Freq distributions and central tendency
Frequency Distributions and Histograms
Frequency Distribution: A simplified representation of data showing how often each value occurs.
Created from raw data.
Comprised of bins, representing ranges of values.
Shows observations within each bin and the percentage of total data that each bin represents.
Histogram: A graphical depiction of frequency distribution.
X-axis: Represents the bins (height ranges).
Y-axis: Represents the percentage of data within each bin.
The area of the bars corresponds to the proportion of data in each category.
Characteristics of Distributions
The shape of a distribution reveals important information about the data.
Skewed Distributions: Distributions with tails extending towards one end.
Positively Skewed: Tail points towards higher numbers.
Negatively Skewed: Tail points towards lower numbers.
Normal Distribution: Symmetrical distribution where the data points are equally spread around a central value.
50% of data points are on each side of the midpoint.
Measures of Central Tendency
Mean, Median, Mode: Key measures that summarize data sets by indicating central value.
Mode: The most frequent value in the data set.
Located at the apex of the distribution.
Mean: Average value, influenced by outliers.
In positively skewed distributions, the mean is pulled towards the tail, lying to the right of the mode.
In negatively skewed distributions, the tail points left, pulling the mean to the left of the mode.
Median: The middle value when data is ordered.
Falls between the mean and mode in both skewed distributions.
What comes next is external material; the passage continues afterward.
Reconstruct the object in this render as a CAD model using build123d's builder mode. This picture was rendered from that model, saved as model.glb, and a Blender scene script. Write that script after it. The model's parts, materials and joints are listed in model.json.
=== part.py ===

Relationship in Skewed Distributions
Positively Skewed:
Order: Mode < Median < Mean
Negatively Skewed:
Order: Mean < Median < Mode
Normal Distribution:
Mean = Median = Mode (All at the center).
Recap of Key Points
For positively skewed distributions, the mean is the highest value, followed by the median, and then the mode.
For negatively skewed distributions, the mean is lowest, followed by the median, and then the mode.
In normal distributions, all three measures (mean, median, mode) are equal, emphasizing the symmetry of the data.